Meloni, Salvini, Tajani: le tensioni nel governo possono bloccare le riforme
L'esecutivo minimizza, ma dopo il voto europeo a Ursula von der Leyen si è aperto un fronte
La domanda che aleggia nella maggioranza non riguarda solo la possibilità di fare andare d’accordo Lega e Forza Italia, a cominciare dalla politica estera: anche perché sul sostegno all’Ucraina contro l’aggressione russa la premier Giorgia Meloni finora non ha mai ceduto, come FI. Il fronte ufficialmente non aperto, ma che lo è e potrebbe diventarlo ancora di più, riguarda le riforme istituzionali. C’è da chiedersi se possano sopravvivere a uno scontro patologico tra i partiti della maggioranza.
Fino alle elezioni europee di giugno, il tema non si poneva, anzi. In nome dell’esigenza di mostrarsi compatti alle urne, Giorgia Meloni, Matteo Salvini e Antonio Tajani presentavano ciascuno la «sua» riforma come complementare alle altre. Dunque, il premierato voluto da Palazzo Chigi avrebbe bilanciato virtuosamente l’Autonomia differenziata delle regioni imposta dalla Lega e indigesta agli altri. E la riforma della giustizia di berlusconiana memoria avrebbe marciato per tacitare FI e con il «placet» di tutti; e a tappe forzate. Ma il dopo voto mostra uno scenario diverso.
Il partito del vicepremier e ministro degli Esteri Antonio Tajani, membro del Ppe, è considerato il vero vincitore della partita delle nomine a Bruxelles. E addita la marginalità della Lega, aderente a un gruppo di estrema destra filorusso, i Patrioti per l’Europa, fuori da ogni combinazione. E la premier Meloni, dopo l’inopinato voto contro la presidente della Commissione Ue, Ursula von der Leyen, è costretta a protestare per la nomina dello spagnolo Javier Colomina come rappresentante speciale della Nato per il Mediterraneo: uno sgarbo all’Italia che ha spiazzato e irritato lo stesso Tajani. Il fatto che la Commissione sia figlia di un’intesa che va dal Ppe ai Verdi viene ritenuto dai leghisti una colpa da rinfacciare a FI. E anche nel Pd, l’alleanza per eleggere von der Leyen crea malumori a sinistra. Ma per paradosso, il «no» di Meloni ha reso la posizione della segretaria Elly Schlein meno scomoda; altrimenti avrebbe dovuto giustificare il suo voto a favore.
Quanto al Ppe, la sua scelta conferma una centralità che si basa sui consensi ottenuti e sui principi europeisti e di politica estera.

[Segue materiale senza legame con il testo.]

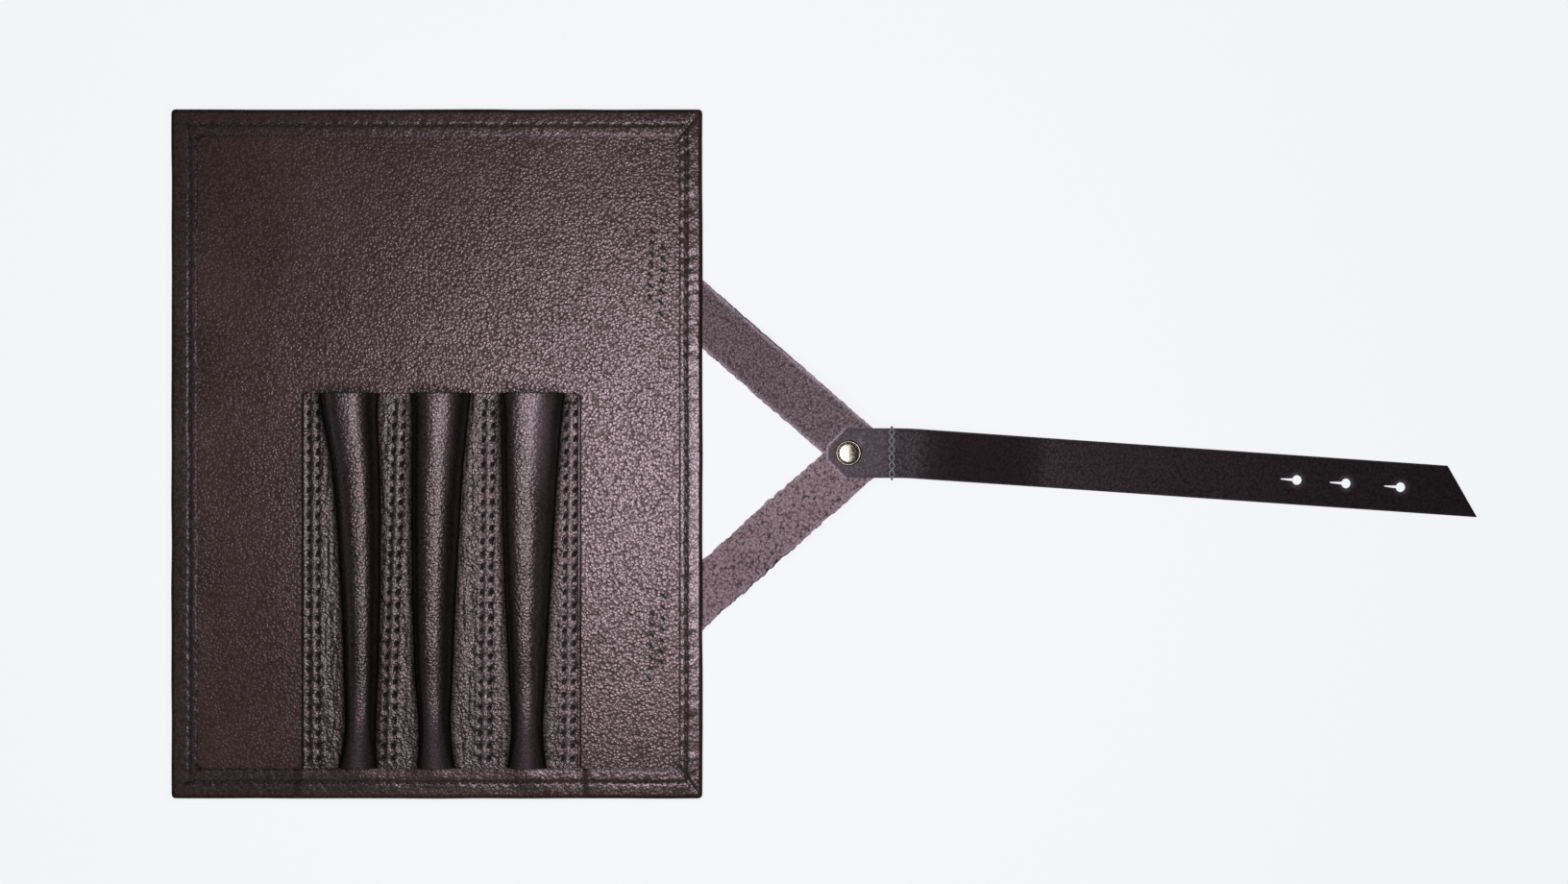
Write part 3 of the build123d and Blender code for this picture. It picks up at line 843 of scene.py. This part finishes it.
def base_x(section, side, y):
    """X of a tunnel's base line on one side: half width times the cosine at the base, and the flare."""
    middle, half, _, _ = tunnel_shape(section, np.clip(mouth_to_hem(y), 0, 1))
    return middle + side * (half * np.sqrt(1 - BASE_SINK**2) + BASE_FLARE)


def tunnel_grid(section):
    """Moulded tunnel: x is the middle plus half width times cosine, z the height times sine, base to base.

    Sine and cosine are raised to a power a little under one, which squares the arch's shoulders. The base
    flares out into the land, by a width that falls off with height.
    """
    y = pocket_rows()[:, None]
    share = mouth_to_hem(y)
    middle, half, height, lean = tunnel_shape(section, np.clip(share, 0, 1))
    height = np.where(share > 1, 0.25 * height * smooth((1.02 - share) / 0.02), height)
    start = np.pi + np.arcsin(BASE_SINK)
    angle = np.linspace(start, np.pi - start, 61)[None, :]
    sine, cosine = np.sin(angle), np.cos(angle)
    power = np.where(sine > 0, SHOULDER_POWER, 1)
    rise = (np.sign(sine) * np.abs(sine) ** power + BASE_SINK) / (1 + BASE_SINK)
    x = middle + half * np.sign(cosine) * np.abs(cosine) ** power
    x = x + lean * np.clip(sine, 0, 1) ** 2 + BASE_FLARE * np.sign(cosine) * np.exp(-height * rise / 0.8)
    soft = 0.09 * noise(x, y * 0.25, 2.6, 41) + 0.06 * noise(x, y, 6.0, 42)
    lip = 0.18 * bell(POCKET_TOP - y, 1.1)
    return stack(x, y, POCKET_Z + height * rise + (soft + lip) * rise)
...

Il tema è se la scomposizione della maggioranza a livello continentale avrà riflessi su riforme che appaiono divisive sia per il «no» pregiudiziale delle opposizioni; sia per una tentazione referendaria di chi le propone e di chi non le vuole, destinata a dividere il Paese e a mettere in tensione la coalizione più degli avversari. Ministri di Lega e FdI giurano che il governo va a gonfie vele, e che durerà. È possibile. Resta da capire come riuscirà a recuperare una coesione che emerge con crescente intermittenza.